Substitute equation (III) and (IV) in equation (VI) to find the direction of total force.

    $\theta ={\tan }^{-1}\frac{\frac{k\left|q_1\right|\left|q_2\right|}{d^2}\sin 60°+\frac{k\left|q_1\right|\left|q_3\right|}{d^2}\sin \left(-60°\right)}{\frac{k\left|q_1\right|\left|q_2\right|}{d^2}\cos 60°+\frac{k\left|q_1\right|\left|q_3\right|}{d^2}\cos \left(-60°\right)}$

Substitute $2.50\text{μC}$ for $q_1$, $0.150\text{m}$ for $d$, $5.00\text{μC}$ for $q_2$ and $7.00\text{μC}$ for $q_3$ in the above equation.

    $\begin{array}{c}\theta ={\tan }^{-1}\frac{\frac{k\left|q_1\right|\left|q_2\right|}{d^2}\sin 60°+\frac{k\left|q_1\right|\left|q_3\right|}{d^2}\sin \left(-60°\right)}{\frac{k\left|q_1\right|\left|q_2\right|}{d^2}\cos 60°+\frac{k\left|q_1\right|\left|q_3\right|}{d^2}\cos \left(-60°\right)}\\ ={\tan }^{-1}\left(\frac{\sin 60°\left(\left|q_2\right|-\left|q_3\right|\right)}{\cos 60°\left(\left|q_2\right|+\left|q_3\right|\right)}\right)\\ =-16.1°\end{array}$

Therefore, the total force on the $2.50\text{μC}$ charge is $\underset{\_}{6.24\text{N}}$ at $\underset{\_}{16.1°}$ below the $+x$ axis.

(b)

To determine

The electric potential energy of the three charges.

Answer to Problem 117P

The electric potential energy of the three charges is $\underset{\_}{-2.40\text{J}}$.

Explanation of Solution

Write the expression for the total potential energy of the charges.

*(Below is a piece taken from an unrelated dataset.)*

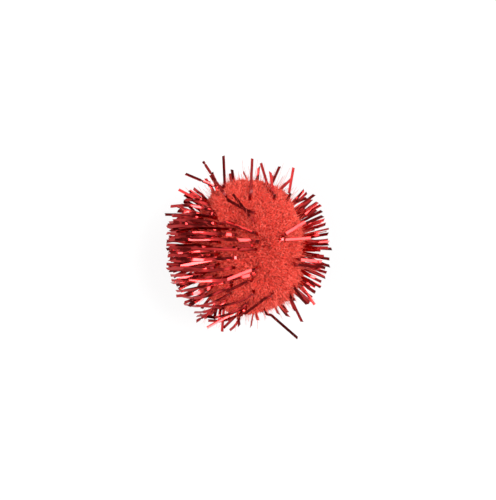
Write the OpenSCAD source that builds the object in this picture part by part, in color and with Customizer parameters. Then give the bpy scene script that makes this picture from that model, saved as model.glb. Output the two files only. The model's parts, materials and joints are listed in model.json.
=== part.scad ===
// Craft tinsel pom pom: a short tow of soft fibre and foil strips, tied tightly round its
// middle with thread and cut off at both sides, so that each side springs open into half a ball.
// The part stands on z = 0, where the pile is pressed flat, with the tie above the origin.

/* [Pile] */
// Radius of the fibre pile in the plane of the tie
pile_r = 10.1; // [9.8:0.1:10.4]
// Radius of the fibre pile at the two cut ends of the tow
pile_end_r = 9.0; // [8.6:0.1:9.4]
// Height of the tie's centre above the surface that the pom pom stands on
rest_h = 9.5; // [9.2:0.1:9.6]
// Tilt of the tow, with its right end down
tow_tilt = 17; // [14:1:20]

/* [Tinsel] */
// Distance from the tie to the cut end of a foil strip
reach = 12.4; // [12:0.1:12.8]
// Width of a foil strip
strip_w = 0.4; // [0.3:0.05:0.4]
// Thickness of a foil strip
strip_t = 0.03; // [0.02:0.005:0.03]

/* [Tie] */
// Radius of the waist that the thread squeezes the tow to
waist_r = 2.25; // [2.25:0.01:2.28]
// Thickness of the tying thread
thread_d = 0.4; // [0.3:0.05:0.4]
// Turns of thread side by side
thread_turns = 3; // [2:1:3]

/* [Hidden] */
$fn = 96;

// Foil lies in the tow in layers, at these radii in the waist, and leaves the pile at these
// angles from the tow's axis. Between the layers lies the fibre.
LAYER_SEAT = [0.42, 0.78, 1.12, 1.45, 1.76, 2.05];
LAYER_ANGLE = [9, 20, 32, 45, 62, 80];
// Strips round each layer
LAYER_STRIPS = [5, 22, 32, 40, 36, 24];
// How far to the left the strips that face up are swept over the pile
SWEPT_X = [12.5, 12.5, 12.4, 11.8, 10.6, 8.6];
LAYERS = len(LAYER_SEAT);
// Tufts that each layer of fibre is split into round the axis, from the core outwards
TUFTS = [1, 1, 2, 2, 3, 3, 3];

// Half of a foil layer's thickness in the waist, and half of its angle at the pile's surface
seat_half = 0.12;
slit_half = 2;
// Foil plies in a layer, one over another, and how far apart they are
PLIES = 4;
ply_pitch = 0.06;
ply_angle = 0.8;
// Half length of the waist along the tow, where the middle of a layer bends outwards
waist_x = 0.85;
// Half width of the thread's winding, with its clearance, and the room round its knot
winding_x = 0.6;
knot_room_r = 3.7;
// Half width of the parting between the two half balls
parting_x = 0.15;
// Angle left open between two tufts of a layer
tuft_gap = 3;
// Extra radius of a tuft's profile before the pile's round surface cuts it
overcut = 1;
// Lowest that foil comes above the surface that the part stands on
foil_floor = 0.35;
// Distance from the tie to the cut end of a leg that stays hidden in the pile
buried_reach = 9.3;
// Distance from the tie to the cut end of a leg that is swept over the pile
swept_r = 13.1;

// Strips seen from above, one row each: x and y where the strip leaves the pile, x and y of
// its cut end, and how far that end is from the tie. They run over the pile and stick out of it.
LOOSE = [
    [3.9, 1.6, 8.3, 3.8, 11.5],
    [3.9, 1.0, 9.1, 1.3, 11.6],
    [2.6, 0.3, -1.6, 0.2, 11.9],
    [1.4, 1.8, -3.4, 3.6, 12.0],
    [1.4, 3.6, -2.4, 7.8, 12.0],
    [0.4, 4.6, -3.2, 7.0, 11.7],
    [-2.9, 7.3, -7.0, 13.0, 14.8],
    [-3.3, 9.0, -3.9, 13.9, 14.6],
    [1.8, 7.1, 0.4, 12.9, 13.0],
    [2.4, 8.4, 1.8, 12.7, 13.0],
    [3.2, 7.3, 3.3, 11.4, 12.5],
    [3.7, 8.4, 4.7, 12.3, 13.2],
    [5.4, 7.8, 6.8, 12.1, 13.9],
    [-4.9, 8.4, -9.7, 11.2, 14.8],
    [-7.0, 6.8, -10.7, 8.8, 13.9],
    [-6.0, 4.4, -12.6, 4.8, 13.6],
    [-3.5, 3.3, -12.3, 3.3, 13.1],
    [-5.5, 1.7, -12.5, 0.8, 12.8],
    [-4.5, -1.2, -10.3, -2.0, 12.2],
    [-3.7, -1.9, -10.4, -2.9, 12.3],
    [-1.0, -0.3, -4.6, -0.4, 11.8],
    [-2.2, -5.0, -10.1, -6.6, 12.6],
    [-3.8, -3.4, -11.2, -5.2, 13.0],
    [1.0, -3.0, -3.2, -4.8, 11.9],
    [1.0, -4.8, -3.4, -6.8, 11.9],
    [-3.5, -8.6, -8.0, -11.3, 14.2],
    [-1.7, -8.4, -6.4, -12.1, 13.9],
    [-4.4, -8.6, -4.1, -12.9, 13.8],
    [0.1, -9.4, -3.9, -12.2, 13.0],
    [3.0, -9.4, 7.4, -13.9, 16.0],
    [5.9, -7.4, 8.1, -11.4, 14.1],
    [7.4, -6.2, 10.0, -8.8, 13.5],
    [6.4, -2.0, 11.0, -2.2, 12.3],
    [6.4, -2.7, 11.2, -3.0, 12.4],
    [5.3, -6.2, 8.2, -7.9, 12.2],
    [3.3, -7.0, -0.8, -10.2, 12.1],
];

function two_digits(i) = str(i < 10 ? "0" : "", i);
function tuft_count(m) = m < 0 ? 0 : TUFTS[m] + tuft_count(m - 1);
TUFT_TOTAL = tuft_count(len(TUFTS) - 1);

// A number from -1 to 1 that looks random and is the same every time
function scatter(a, b) = let(v = sin(a * 127.1 + b * 311.7) * 4375.85) 2 * (v - floor(v)) - 1;
function unit(v) = v / norm(v);
function polar(r, angle) = r * [cos(angle), sin(angle)];
// Where foil bends out of the waist, this far outside the middle of its layer: the bends are
// mitred, so that the plies stay as far apart in the pile as they are in the waist
function bend_x(j, above) = waist_x - above * tan(LAYER_ANGLE[j] / 2);
// Radius of the pile at an angle from the tow's axis
function pile_at(angle) = 1 / norm([cos(angle) / pile_end_r, sin(angle) / pile_r]);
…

    $U=\frac{k{q}_1{q}_2}{d}+\frac{k{q}_1{q}_3}{d}+\frac{k{q}_2{q}_3}{d}$

Conclusion:

Substitute $8.99\times {10}^9\text{N}\cdot {\text{m}}^2/{\text{C}}^2$ for $k$, $2.50\text{μC}$ for $q_1$, $0.150\text{m}$ for $d$, $5.00\text{μC}$ for $q_2$ and $-7.00\text{μC}$ for $q_3$ in the above equation.

    $\begin{array}{c}U=\frac{k{q}_1{q}_2}{d}+\frac{k{q}_1{q}_3}{d}+\frac{k{q}_2{q}_3}{d}\\ =\frac{k}{d}\left(q_1{q}_2+q_1{q}_3+q_2{q}_3\right)\\ =\frac{8.99\times {10}^9\text{N}\cdot {\text{m}}^2/{\text{C}}^2}{0.150\text{m}}\left(\left(2.50\text{μC}\right)\left(5.00\text{μC}\right)+\left(2.50\text{μC}\right)\left(-7.00\text{μC}\right)+\left(5.00\text{μC}\right)\left(-7.00\text{μC}\right)\right)\\ =-2.40\text{J}\end{array}$

Therefore, the electric potential energy of the three charges is $\underset{\_}{-2.40\text{J}}$.